The Recipe Rebel says
Hi Rebecca! So glad you enjoyed the recipe! Thank you for this kind review!
Patsy says
I made this last night! The flavor was excellent, we put it over noodles, My husband gave compliments! Imagine that😄 most men just eat! I also made a loaf of French bread to go with it. This recipe is a keeper! Thank You! We really enjoyed it!
The Recipe Rebel says
Hi Patsy! So glad you enjoyed the recipe! Thank you for this review!
Sue says
If I were to use baby tomatoes instead of sun dried, how much would I use? And any tips to avoid cream curdling as others have commented happened?
The Recipe Rebel says
Hi Sue, I’ve only tested this with sun dried tomatoes, so you would be experimenting if you substitute any of the ingredients. Also they will likely add more moisture to the dish. I haven’t had problems with this curdling, but you need to make sure you use heavy cream. Hope you enjoy it!
MW says
Could this recipe work with pork loin?
The Recipe Rebel says
Hi! I’ve only tested the recipe as written so couldn’t advise about the pork loin. If you decide to experiment, let me know how it goes!
Dejana says
I have never tasted better chicken before. This meal was super delicious and easy to make.
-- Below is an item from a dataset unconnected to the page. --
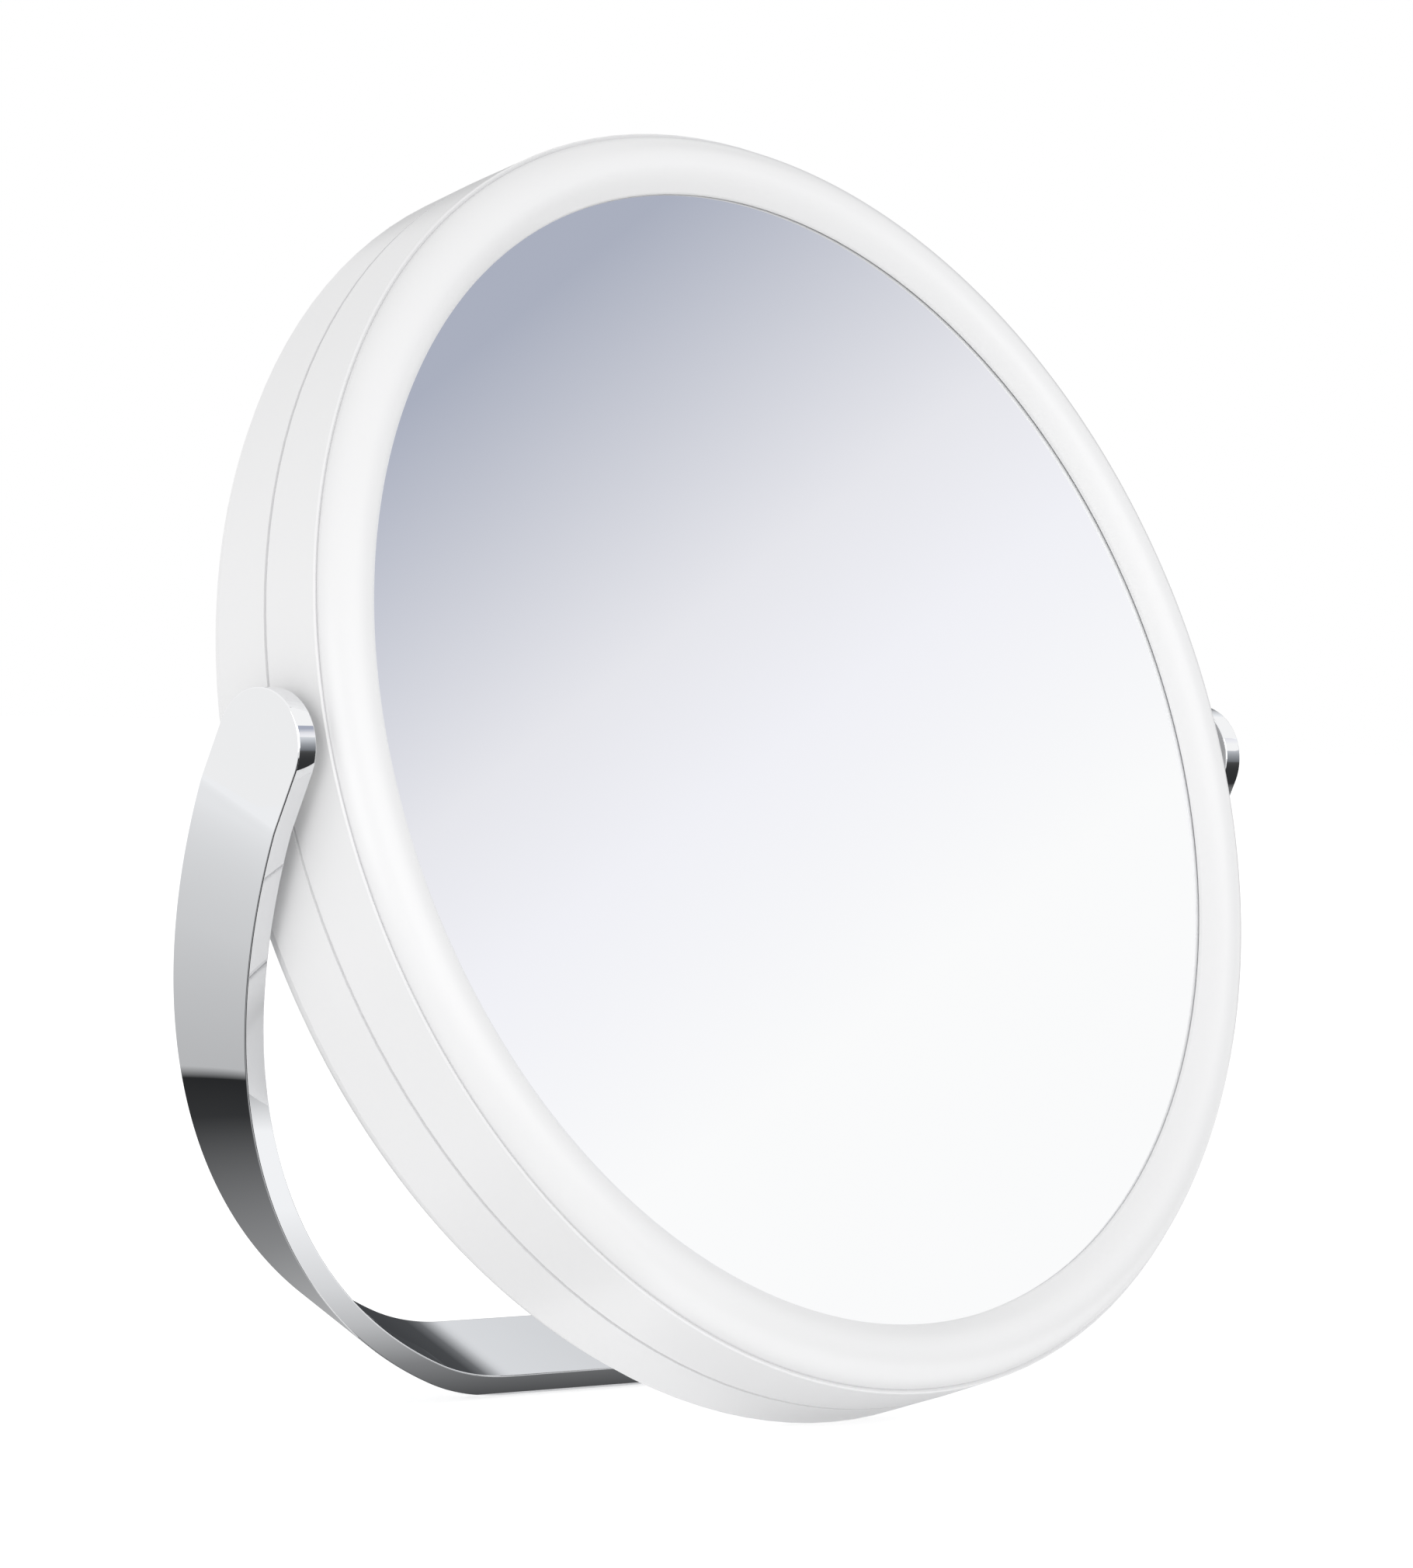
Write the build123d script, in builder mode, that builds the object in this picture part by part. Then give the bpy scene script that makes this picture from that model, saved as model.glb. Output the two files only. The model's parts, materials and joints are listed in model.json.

Thank you for sharing this recipe with the rest of the world.
The Recipe Rebel says
Hi Dejana, So glad you enjoyed it! Thank you for this review!
Don Black says
Is the páprika smoked and hot or just plain used for colour more or less
The Recipe Rebel says
Hi Don, the paprika in this is just regular paprika, I would always indicate if it were the smoked one. Paprika adds a subtle earthiness, with a sweet and peppery taste, so not just used for color. Hope you enjoy it!